#### Exercise directions:
Please give the listing again, word for word, with nothing left out.

#### Material provided:
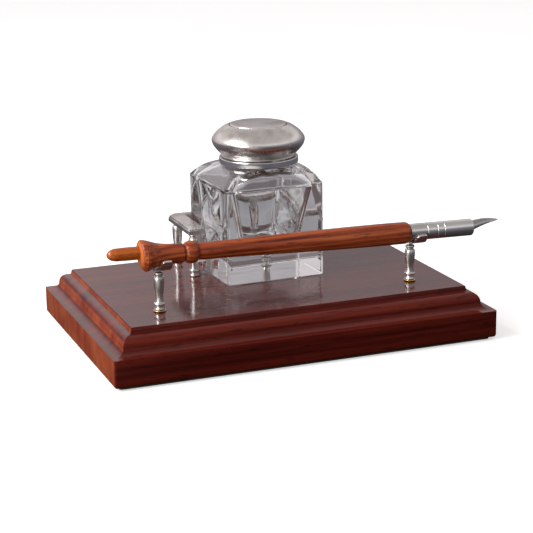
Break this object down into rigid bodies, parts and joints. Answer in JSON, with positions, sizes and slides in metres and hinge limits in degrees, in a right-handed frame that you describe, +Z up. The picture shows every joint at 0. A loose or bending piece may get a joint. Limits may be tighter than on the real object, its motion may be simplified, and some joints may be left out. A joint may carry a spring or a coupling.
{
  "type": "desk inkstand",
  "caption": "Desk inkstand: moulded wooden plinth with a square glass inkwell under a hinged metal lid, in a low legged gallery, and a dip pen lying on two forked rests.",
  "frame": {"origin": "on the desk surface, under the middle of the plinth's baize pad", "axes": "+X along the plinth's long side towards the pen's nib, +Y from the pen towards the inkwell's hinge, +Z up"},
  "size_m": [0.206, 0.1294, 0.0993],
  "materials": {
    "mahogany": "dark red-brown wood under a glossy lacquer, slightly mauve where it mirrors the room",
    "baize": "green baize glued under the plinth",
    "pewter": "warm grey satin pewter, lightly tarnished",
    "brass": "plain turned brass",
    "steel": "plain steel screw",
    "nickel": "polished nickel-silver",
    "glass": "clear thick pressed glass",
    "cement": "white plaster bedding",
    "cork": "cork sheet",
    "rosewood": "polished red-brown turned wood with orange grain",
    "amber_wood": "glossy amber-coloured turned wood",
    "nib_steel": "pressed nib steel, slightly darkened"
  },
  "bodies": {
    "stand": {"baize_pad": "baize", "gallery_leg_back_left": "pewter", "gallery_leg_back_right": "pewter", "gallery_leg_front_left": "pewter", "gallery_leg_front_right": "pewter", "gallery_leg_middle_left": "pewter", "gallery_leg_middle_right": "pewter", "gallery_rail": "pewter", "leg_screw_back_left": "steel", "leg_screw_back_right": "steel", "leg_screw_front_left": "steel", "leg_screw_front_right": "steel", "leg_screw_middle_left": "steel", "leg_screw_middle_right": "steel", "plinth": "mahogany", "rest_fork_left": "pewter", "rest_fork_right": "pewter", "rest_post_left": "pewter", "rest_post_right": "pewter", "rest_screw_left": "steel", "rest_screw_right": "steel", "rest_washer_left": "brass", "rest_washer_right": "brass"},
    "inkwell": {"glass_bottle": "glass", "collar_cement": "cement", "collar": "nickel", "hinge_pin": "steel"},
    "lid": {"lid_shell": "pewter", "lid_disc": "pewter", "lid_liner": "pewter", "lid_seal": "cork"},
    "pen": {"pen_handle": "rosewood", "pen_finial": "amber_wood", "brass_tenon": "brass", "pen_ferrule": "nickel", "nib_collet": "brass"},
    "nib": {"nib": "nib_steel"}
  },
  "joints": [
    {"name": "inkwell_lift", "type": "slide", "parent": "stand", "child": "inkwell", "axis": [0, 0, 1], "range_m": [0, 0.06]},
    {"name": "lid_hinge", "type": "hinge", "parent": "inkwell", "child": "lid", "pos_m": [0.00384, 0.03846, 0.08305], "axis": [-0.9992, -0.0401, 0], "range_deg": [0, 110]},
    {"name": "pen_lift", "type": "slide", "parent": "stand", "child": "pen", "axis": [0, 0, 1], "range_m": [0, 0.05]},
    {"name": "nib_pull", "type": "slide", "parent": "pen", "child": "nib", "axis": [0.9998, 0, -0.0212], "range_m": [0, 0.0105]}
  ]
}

#### Output for this exercise:
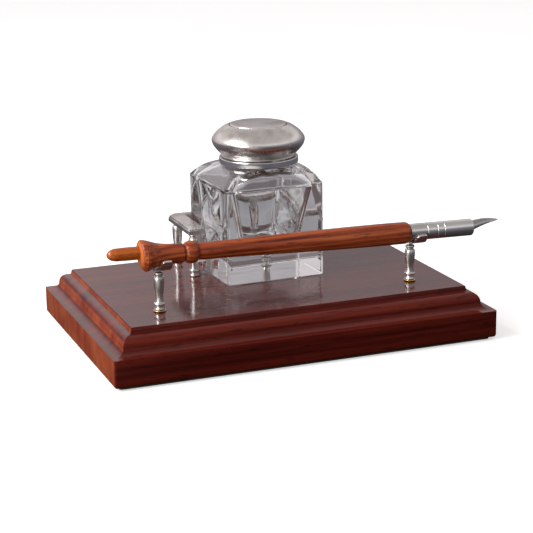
Break this object down into rigid bodies, parts and joints. Answer in JSON, with positions, sizes and slides in metres and hinge limits in degrees, in a right-handed frame that you describe, +Z up. The picture shows every joint at 0. A loose or bending piece may get a joint. Limits may be tighter than on the real object, its motion may be simplified, and some joints may be left out. A joint may carry a spring or a coupling.
{
  "type": "desk inkstand",
  "caption": "Desk inkstand: moulded wooden plinth with a square glass inkwell under a hinged metal lid, in a low legged gallery, and a dip pen lying on two forked rests.",
  "frame": {"origin": "on the desk surface, under the middle of the plinth's baize pad", "axes": "+X along the plinth's long side towards the pen's nib, +Y from the pen towards the inkwell's hinge, +Z up"},
  "size_m": [0.206, 0.1294, 0.0993],
  "materials": {
    "mahogany": "dark red-brown wood under a glossy lacquer, slightly mauve where it mirrors the room",
    "baize": "green baize glued under the plinth",
    "pewter": "warm grey satin pewter, lightly tarnished",
    "brass": "plain turned brass",
    "steel": "plain steel screw",
    "nickel": "polished nickel-silver",
    "glass": "clear thick pressed glass",
    "cement": "white plaster bedding",
    "cork": "cork sheet",
    "rosewood": "polished red-brown turned wood with orange grain",
    "amber_wood": "glossy amber-coloured turned wood",
    "nib_steel": "pressed nib steel, slightly darkened"
  },
  "bodies": {
    "stand": {"baize_pad": "baize", "gallery_leg_back_left": "pewter", "gallery_leg_back_right": "pewter", "gallery_leg_front_left": "pewter", "gallery_leg_front_right": "pewter", "gallery_leg_middle_left": "pewter", "gallery_leg_middle_right": "pewter", "gallery_rail": "pewter", "leg_screw_back_left": "steel", "leg_screw_back_right": "steel", "leg_screw_front_left": "steel", "leg_screw_front_right": "steel", "leg_screw_middle_left": "steel", "leg_screw_middle_right": "steel", "plinth": "mahogany", "rest_fork_left": "pewter", "rest_fork_right": "pewter", "rest_post_left": "pewter", "rest_post_right": "pewter", "rest_screw_left": "steel", "rest_screw_right": "steel", "rest_washer_left": "brass", "rest_washer_right": "brass"},
    "inkwell": {"glass_bottle": "glass", "collar_cement": "cement", "collar": "nickel", "hinge_pin": "steel"},
    "lid": {"lid_shell": "pewter", "lid_disc": "pewter", "lid_liner": "pewter", "lid_seal": "cork"},
    "pen": {"pen_handle": "rosewood", "pen_finial": "amber_wood", "brass_tenon": "brass", "pen_ferrule": "nickel", "nib_collet": "brass"},
    "nib": {"nib": "nib_steel"}
  },
  "joints": [
    {"name": "inkwell_lift", "type": "slide", "parent": "stand", "child": "inkwell", "axis": [0, 0, 1], "range_m": [0, 0.06]},
    {"name": "lid_hinge", "type": "hinge", "parent": "inkwell", "child": "lid", "pos_m": [0.00384, 0.03846, 0.08305], "axis": [-0.9992, -0.0401, 0], "range_deg": [0, 110]},
    {"name": "pen_lift", "type": "slide", "parent": "stand", "child": "pen", "axis": [0, 0, 1], "range_m": [0, 0.05]},
    {"name": "nib_pull", "type": "slide", "parent": "pen", "child": "nib", "axis": [0.9998, 0, -0.0212], "range_m": [0, 0.0105]}
  ]
}